Questa plaquette di poesie (Memoriae, Poesie giovanili 1941-1946, Nomos Edizioni, 2008), di Este Milani imprenditore ed erudito bustocco da poco scomparso ci restituiscono un personaggio che la retorica delle piccole patrie rischiava di confinare all'immagine pietrificata del monumento cittadino.
Milani, come accade a pochi fortunati, sapeva stabilire relazioni tra mondi contigui cui solo la soffocante camicia di forza dello specialismo riesce a fare da guardia di confine.
Quando uno di questi fortunati si affaccia sulla scena della vita viene ridotto a simbolo, viene considerato non un uomo in carne ed ossa ma una sorta di animale mitico, inavvicinabile e intoccabile, quando non lo si condanna alla cajenna dell'eclettismo e dunque dell'inaffidabile perché soggetto mutevole e cangiante.
Così la capacità di mettere in relazione tra loro cognizioni organizzative imprenditoriali, cognizioni scientifiche, cognizioni umanistiche estese ai campi delle arti figurative, della musica e della letteratura di Este Milani, lo riduceva al ruolo dell'erudito quasi inavvicinabile.
Così ovviamente non era perché Estino era persona mite al limite della dolcezza e aperto all'incontro con l'altro. Bastava rompere la barriera del pregiudizio perché si spalancasse a chi gli si avvicinava un mondo di umanità.
Una umanità complessa che i suoi versi giovanili rivelano a tutto tondo. Le liriche di Memoriae pur nel chiuso di una esperienza che si rivela attraverso il guscio formale del rigore stilistico e della citazione colta (quei riferimenti al Petrarca e a Rilke e a Pascal e a Gongora e a Bach e a Chopin..) fanno trasparire tutta l'angosciosa inquietudine dell'uomo del Novecento cui vengono meno le semplici certezze dell'illuminismo e la complessità della modernità, tra abisso e luce, tra terrore e progresso, si rivela a tutto tondo.
L'Estino studioso rigoroso che rivela nel suo lavoro imprenditoriale e nei suoi studi filologici nel campo delle lettere e delle arti figurative la fede in una solida impalcatura positivista, si rivela attraverso questi versi uomo perso tra tenebra e mistero (La tenebra è di qua/..Il mistero è di qua..), tra libertà e angoscia (Scruto l'abisso della mia coscienza/folle di libertà, colma d'angoscia), tra parola e silenzio (la mia voce che importa/che si perda o sia muta?) tra morte e felicità (al ricordo sereno di un'antica/felicità smarrita,/sulle foglie già secche dell'ulivo).

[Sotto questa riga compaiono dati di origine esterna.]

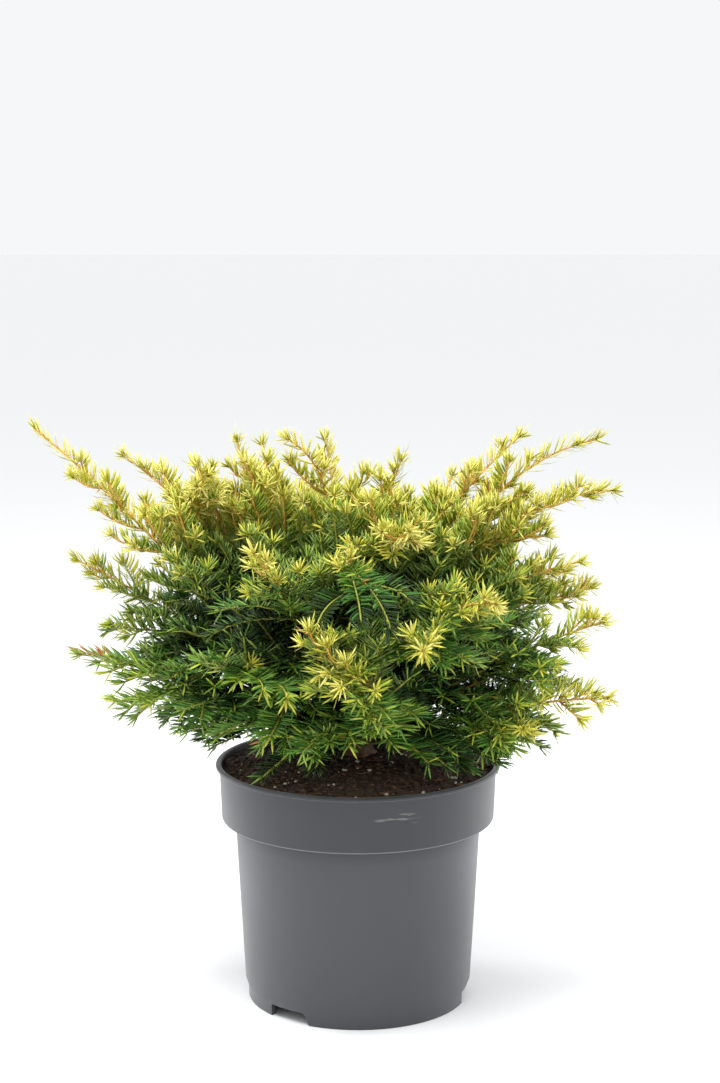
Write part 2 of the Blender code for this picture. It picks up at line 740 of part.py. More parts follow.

Un uomo che fa del suo cammino poetico non solo opera di scavo nel mistero della vita ma canto consolatorio. Così la sua è anche poesia che rende leggeri tenebra e mistero (pace totale illumina il tuo sonno/…dietro le palpebre ride la giovinezza dell'Iddio /all'anima fanciulla) che lenisce libertà e angoscia della sua follia, nel fondamento ultimo (Guardo le stelle- e sento l'esigenza/dell'Essere che solo, oltre gli spazi,/splende alla luce della sua Presenza), che scioglie il dilemma tra parola e silenzio vagheggiando il profumo del biancospino (E una siepe odorosa ti accompagna,/biancofiorita, oltre l'orizzonte), che assapora la fugacità della terrena felicità (lo sguardo tuo come una melodia,/come per via un canto che si perde/oltre il breve confine che mi chiude,/nell'eco che delude).
Quella felicità che quando lo aiutavo a infilare il pesante cappotto grigio e gli porgevo il cappello, al termine delle riunioni del Rotary "La Malpensa" da lui frequentato assiduamente per un cinquantennio, sapeva prorompere in un sorriso discreto e uscire in un giudizio appena sussurrato come quello fulminante con cui mi congedò al termine di una mia relazione sulle radici della giustizia " Bella pretesa la tua, quella di coniugare etica a politica!"